The AI model allows the robot not only to identify objects but to grasp the semantics of a scene. For instance, in a soccer field environment, the robot no longer merely "detects a spherical object." It understands that "this is a soccer ball in front of the goal." This ability for scene comprehension forms a crucial foundation for performing tasks in the real world.
● In Task Planning: From "Sequential Execution" to "Autonomous Task Breakdown."
Faced with an instruction like "Please organize the red cubes into the top-left area"—which involves spatial relationships and ambiguous semantics—traditional robots often rely on manually pre-programmed action sequences. LanderPi can autonomously parse such instructions, breaking them down into a series of sub-tasks like target identification, grasping sequence planning, obstacle-avoidance navigation, and precise placement, all while dynamically adjusting the execution flow.
● In Human-Robot Interaction: From "Fixed Commands" to "Natural Dialogue."
By integrating a large language model, LanderPi breaks through the limitations of fixed voice commands. When a user says, "Please hand me the milk on the table," the robot can synchronously parse visual and linguistic information to achieve precise target localization and grasping, significantly enhancing the naturalness and efficiency of human-robot collaboration.

III. What Can You Learn by Combining Multi-Modal AI with ROS Robots?
Hiwonder's integration of multi-modal AI models into the ROS robotics platform significantly lowers the technical barrier, creating a clear path from theory to practice. Through this integrated system, learners can master the practical deployment of multi-modal fusion technology, gain a deep understanding of how large language models integrate with ROS 2, and build intelligent robots capable of environmental understanding and autonomous decision-making. This platform fosters growth in three key dimensions:
● A Clear Path from Foundation to Mastery: Through modular design and systematic curricula, Hiwonder has built a complete learning LanderPi tutorials from beginner to advanced levels. The course structure covers fundamentals like ROS 2 communication mechanisms and SLAM mapping and navigation, extending to advanced topics such as calling and fusing multi-modal large models. This creates a progressive learning loop, laying a solid foundation for exploring the field of Embodied AI.
● Fusing Theory with Practical Verification: Through hands-on projects like "Voice-Controlled Autonomous Navigation" and "3D Recognition, Grasping, and Manipulation," learners engage with real-world scenarios to understand the technical chain from AI semantic decision-making to ROS task planning and low-level execution control. This transforms abstract theoretical knowledge into tangible, debuggable systems engineering experiences. This "learning by doing" model effectively deepens understanding of intelligent robotic system workflows.
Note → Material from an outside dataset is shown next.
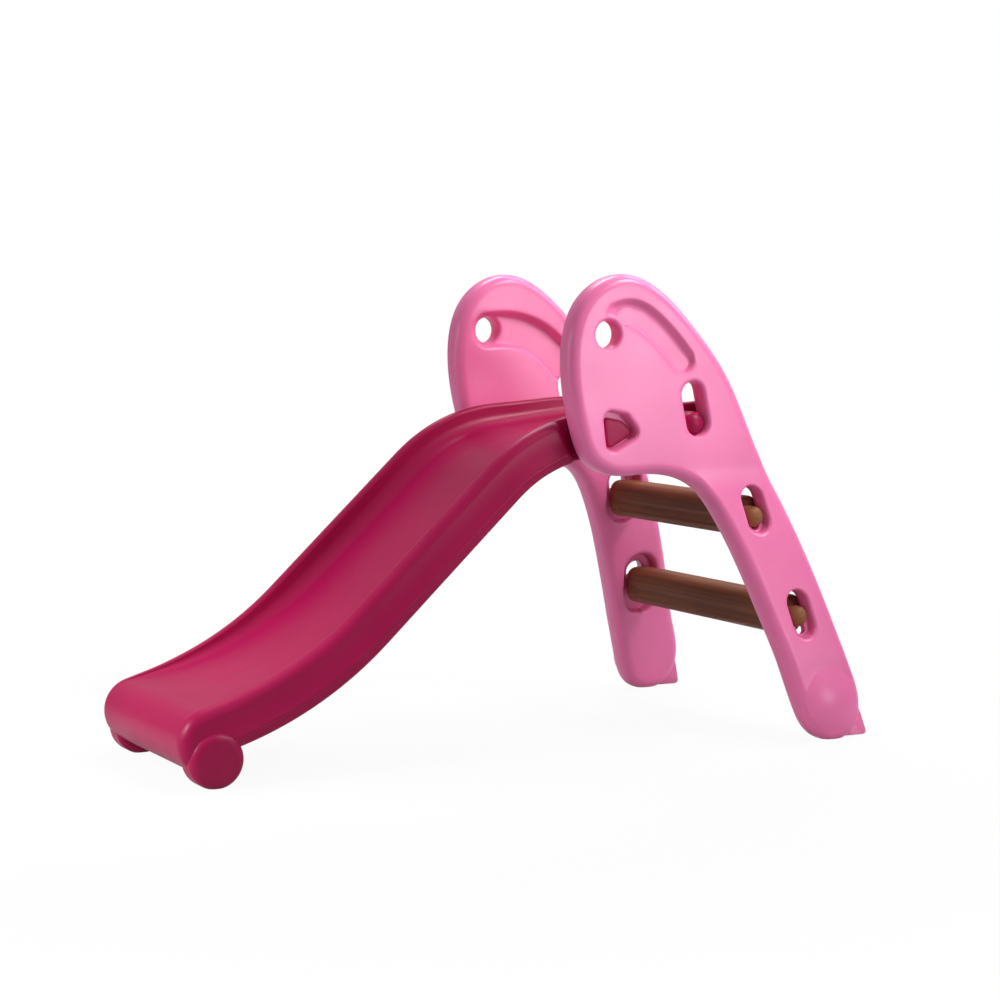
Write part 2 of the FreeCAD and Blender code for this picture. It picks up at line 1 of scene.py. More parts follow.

● Creative Space from Concept to Realization: The high-performance hardware ecosystem—comprising a 3D vision-enabled robotic arm, high-torque encoded motors, a TOF LiDAR, and the WonderEcho Pro voice interaction module—combined with the semantic understanding capabilities bestowed by multi-modal AI, opens up infinite possibilities for innovative projects. Learners can freely develop various Embodied AI applications on this architecture, turning creative ideas into practical solutions and achieving a true leap from technical learning to innovative application.

The multi-modal AI "super brain" is more than just a technical upgrade; it represents a fundamental transformation in a robot's cognitive capabilities. When robots can understand scene semantics, interpret human intent, and autonomously plan tasks, we are stepping into a new era of human-robot integration and intelligent collaboration. Hiwonder Technology's comprehensive platform for teaching and research allows learners to easily bridge the gap between theory and practice, cultivating the technical insight and system architecture skills needed for the future.